## STATED TASK
In the material below, the lines containing the word "lower" are required; copy each of them.

● ● ● ● ●

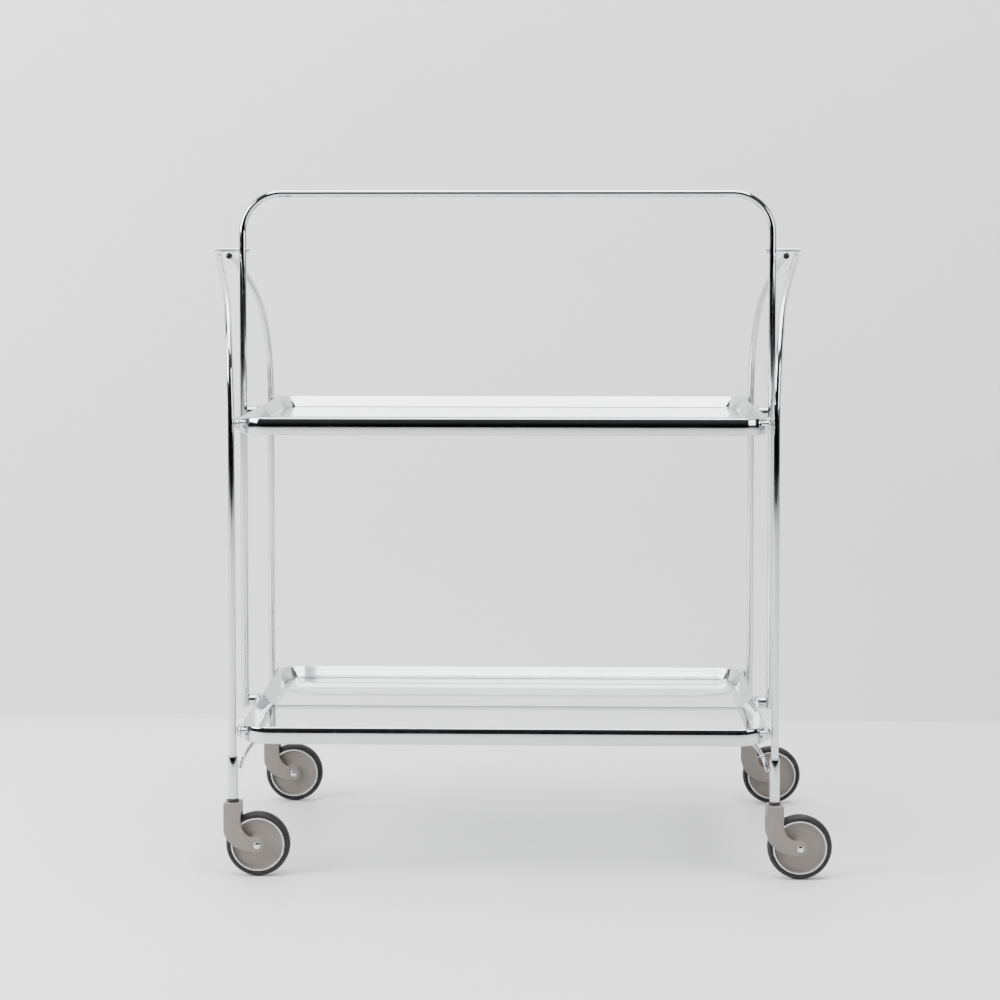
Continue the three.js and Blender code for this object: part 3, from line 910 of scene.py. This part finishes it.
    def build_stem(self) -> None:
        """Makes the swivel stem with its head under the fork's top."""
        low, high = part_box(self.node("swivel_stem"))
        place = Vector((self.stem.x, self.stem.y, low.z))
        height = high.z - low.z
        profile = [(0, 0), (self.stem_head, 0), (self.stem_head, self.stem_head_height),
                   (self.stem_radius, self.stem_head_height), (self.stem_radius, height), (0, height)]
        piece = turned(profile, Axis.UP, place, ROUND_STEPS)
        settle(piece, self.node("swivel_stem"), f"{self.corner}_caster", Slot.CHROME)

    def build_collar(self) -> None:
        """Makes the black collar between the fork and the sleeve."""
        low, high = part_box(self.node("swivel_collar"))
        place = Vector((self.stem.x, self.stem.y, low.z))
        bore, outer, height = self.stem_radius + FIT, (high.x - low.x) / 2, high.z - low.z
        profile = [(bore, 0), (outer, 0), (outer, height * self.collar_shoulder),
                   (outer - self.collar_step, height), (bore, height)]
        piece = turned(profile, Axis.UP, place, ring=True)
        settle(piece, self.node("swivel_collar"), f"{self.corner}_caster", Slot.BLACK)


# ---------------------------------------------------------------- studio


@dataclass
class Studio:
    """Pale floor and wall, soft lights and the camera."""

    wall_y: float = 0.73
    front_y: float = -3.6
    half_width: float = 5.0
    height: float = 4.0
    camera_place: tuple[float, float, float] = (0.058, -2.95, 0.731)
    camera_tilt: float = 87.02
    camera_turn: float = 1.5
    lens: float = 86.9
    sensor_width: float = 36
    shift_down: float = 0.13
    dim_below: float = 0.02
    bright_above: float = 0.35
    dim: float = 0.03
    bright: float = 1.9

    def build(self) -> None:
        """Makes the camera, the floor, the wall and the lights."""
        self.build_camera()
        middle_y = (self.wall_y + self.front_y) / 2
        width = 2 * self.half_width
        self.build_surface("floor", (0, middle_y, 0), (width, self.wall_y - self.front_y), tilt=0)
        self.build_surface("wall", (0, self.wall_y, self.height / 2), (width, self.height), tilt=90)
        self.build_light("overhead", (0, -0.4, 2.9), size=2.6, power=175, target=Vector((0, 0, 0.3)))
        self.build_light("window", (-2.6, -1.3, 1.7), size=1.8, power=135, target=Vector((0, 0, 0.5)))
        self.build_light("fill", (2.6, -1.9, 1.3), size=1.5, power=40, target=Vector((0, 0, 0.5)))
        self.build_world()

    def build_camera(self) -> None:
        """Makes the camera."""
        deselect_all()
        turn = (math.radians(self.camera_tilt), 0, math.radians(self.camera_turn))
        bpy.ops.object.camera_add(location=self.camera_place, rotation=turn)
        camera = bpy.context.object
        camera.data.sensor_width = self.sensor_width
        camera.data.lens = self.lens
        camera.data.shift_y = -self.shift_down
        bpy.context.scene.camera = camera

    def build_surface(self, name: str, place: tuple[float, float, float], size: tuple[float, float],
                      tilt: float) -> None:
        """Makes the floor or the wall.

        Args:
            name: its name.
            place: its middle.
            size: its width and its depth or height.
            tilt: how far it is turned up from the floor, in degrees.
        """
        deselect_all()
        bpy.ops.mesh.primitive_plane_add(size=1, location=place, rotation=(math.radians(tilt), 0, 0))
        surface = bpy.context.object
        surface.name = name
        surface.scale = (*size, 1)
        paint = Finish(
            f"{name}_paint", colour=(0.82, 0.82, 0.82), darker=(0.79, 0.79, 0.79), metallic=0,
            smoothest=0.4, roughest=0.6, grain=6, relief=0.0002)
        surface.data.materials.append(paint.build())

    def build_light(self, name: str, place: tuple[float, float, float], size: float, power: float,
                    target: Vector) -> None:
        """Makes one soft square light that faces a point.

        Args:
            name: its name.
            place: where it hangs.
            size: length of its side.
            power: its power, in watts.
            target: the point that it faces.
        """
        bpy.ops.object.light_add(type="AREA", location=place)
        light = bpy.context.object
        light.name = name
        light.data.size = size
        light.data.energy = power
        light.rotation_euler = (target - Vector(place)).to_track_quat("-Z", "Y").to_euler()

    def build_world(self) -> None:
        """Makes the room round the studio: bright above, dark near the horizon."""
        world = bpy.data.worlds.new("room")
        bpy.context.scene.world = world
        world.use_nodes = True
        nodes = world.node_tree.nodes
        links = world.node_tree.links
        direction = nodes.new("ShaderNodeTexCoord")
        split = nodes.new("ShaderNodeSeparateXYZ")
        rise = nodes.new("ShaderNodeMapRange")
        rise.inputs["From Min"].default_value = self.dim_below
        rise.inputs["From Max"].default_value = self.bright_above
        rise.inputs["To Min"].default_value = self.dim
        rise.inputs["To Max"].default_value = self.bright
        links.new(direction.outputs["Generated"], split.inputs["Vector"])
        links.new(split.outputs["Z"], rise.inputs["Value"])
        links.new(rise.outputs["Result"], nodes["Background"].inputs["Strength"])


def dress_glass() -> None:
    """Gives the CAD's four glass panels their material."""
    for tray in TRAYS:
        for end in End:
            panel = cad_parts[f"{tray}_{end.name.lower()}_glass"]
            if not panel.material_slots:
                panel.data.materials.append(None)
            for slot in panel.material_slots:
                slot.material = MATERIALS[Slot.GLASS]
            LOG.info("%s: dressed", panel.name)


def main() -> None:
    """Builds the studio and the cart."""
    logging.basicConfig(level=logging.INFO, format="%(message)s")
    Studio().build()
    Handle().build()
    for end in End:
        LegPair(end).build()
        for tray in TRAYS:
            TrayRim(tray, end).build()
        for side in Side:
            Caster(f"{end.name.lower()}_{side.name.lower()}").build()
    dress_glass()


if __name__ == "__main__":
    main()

● ● ● ● ●

## RESULT BELOW
            panel = cad_parts[f"{tray}_{end.name.lower()}_glass"]
            Caster(f"{end.name.lower()}_{side.name.lower()}").build()